The accounts provided by a number of fact-finding reports since 5 August, bring out how brutal and revengeful the security forces, in particular, the Army has been in this period. There are reports of children being picked up and screams of adults being subjected to torture being broadcast over local mosque… Arguably, if this discarding of a “time-tested” policy resulted in creating space for political resolution, it would have been a welcome break away from follies of the past. But as i read what Lt General Panag says, it becomes apparent that he apprehends that the “tried and tested” policy is being discarded for one which is anything but “friendly” let alone be capable of facilitating dialogue and negotiations.
Consequently, while the Indian government may succeed in pushing its game plan in J&K through coercion, it threatens to vitiate the atmosphere for a long time to come with turbulent conditions persisting over a prolonged period. Violence and counter-violence will come to rule the roost. There is always a heavy price to be paid for reckless policies and Indian people have paid that price in the past. But today, what we Indians face is a far bigger burden of a war which threatens to be vicious and become a bottomless pit for consuming human and material resources, as well as hollow out our democracy.

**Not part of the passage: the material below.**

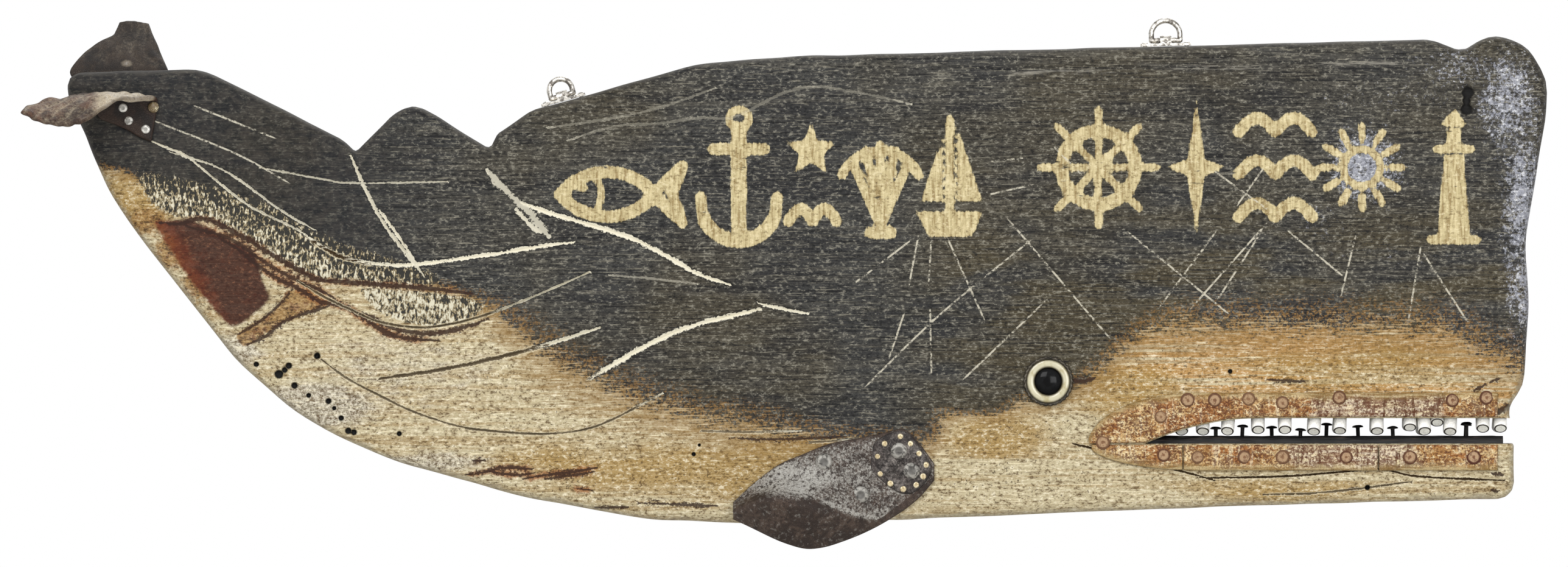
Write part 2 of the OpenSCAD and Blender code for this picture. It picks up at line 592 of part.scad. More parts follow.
whale_body();
jaw_strip();
upper_teeth();
lower_tooth_nails();
right_eye_rim();
right_eye_white();
right_eye_glass();
left_eye_rim();
left_eye_white();
left_eye_glass();
right_upper_lip();
right_lower_lip_rear();
right_lower_lip_middle();
right_lower_lip_front();
right_lip_tacks();
left_upper_lip();
left_lower_lip_rear();
left_lower_lip_middle();
left_lower_lip_front();
left_lip_tacks();
right_fin();
right_fin_patch();
right_fin_tacks();
right_fin_pins();
left_fin();
left_fin_patch();
left_fin_tacks();
left_fin_pins();
right_fluke();
left_fluke();
fluke_tacks();
fluke_peg();
front_hanger_plate();
front_hanger_clip();
front_hanger_ring();
front_hanger_screws();
rear_hanger_plate();
rear_hanger_clip();
rear_hanger_ring();
rear_hanger_screws();
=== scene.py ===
"""A hanging shop sign: a whale sawn from one plank, with leather fins, flukes and lips.

Places on the sign are layout millimetres, as a maker marks the plank: x from the tail end, z up from
the keel, and y through its thickness, with the right face at -y. A piece is worked out there and is
laid into the frame in metres when its mesh is made.
"""

import math
from types import SimpleNamespace

import bpy
import numpy as np
from bpy.props import FloatProperty, FloatVectorProperty, IntProperty, PointerProperty
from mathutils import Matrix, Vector
from mathutils.geometry import delaunay_2d_cdt


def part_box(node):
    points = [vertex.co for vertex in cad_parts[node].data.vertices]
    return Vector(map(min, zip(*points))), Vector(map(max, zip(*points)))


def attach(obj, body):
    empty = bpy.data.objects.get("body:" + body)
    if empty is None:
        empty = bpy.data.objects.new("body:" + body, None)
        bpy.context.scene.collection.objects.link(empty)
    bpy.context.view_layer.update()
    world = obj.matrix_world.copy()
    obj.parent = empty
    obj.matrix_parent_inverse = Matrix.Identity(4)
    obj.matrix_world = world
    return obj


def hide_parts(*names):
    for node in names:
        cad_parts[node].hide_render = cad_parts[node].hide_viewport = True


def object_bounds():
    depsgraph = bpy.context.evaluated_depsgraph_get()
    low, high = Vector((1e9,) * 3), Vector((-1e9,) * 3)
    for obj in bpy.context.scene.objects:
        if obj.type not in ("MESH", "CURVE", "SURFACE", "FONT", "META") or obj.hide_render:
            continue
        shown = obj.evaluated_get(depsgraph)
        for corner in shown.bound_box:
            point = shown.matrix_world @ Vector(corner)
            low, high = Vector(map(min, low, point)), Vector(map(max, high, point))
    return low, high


bl_info = {
    "name": "Whale Shop Sign",
    "version": (1, 0, 0),
    "blender": (4, 5, 0),
    "location": "View3D > Sidebar > Whale Sign",
    "description": "Dresses a hanging whale sign with painted wood, leather, glass and metal",
    "category": "Object",
}

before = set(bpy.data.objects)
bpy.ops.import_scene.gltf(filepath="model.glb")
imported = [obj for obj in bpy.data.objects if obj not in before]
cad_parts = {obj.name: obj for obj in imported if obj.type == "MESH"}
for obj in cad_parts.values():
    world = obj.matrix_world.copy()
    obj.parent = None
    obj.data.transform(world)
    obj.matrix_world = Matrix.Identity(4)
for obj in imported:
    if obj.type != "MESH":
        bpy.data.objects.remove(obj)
CAD_LOW, CAD_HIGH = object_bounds()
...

This will bring India’s global stature down several notches as Kashmir remains trapped and India’s economic downturn turns worse India’s vulnerability on trade and investment front open up possibility for outside pressure to escalate. Indian government can ignore Fleet street, but ignoring Wall Street is not easy. Privileging of enlightened self-interest and the capacity to change course are hallmarks of statesmanship. This is sorely missed in contemporary India.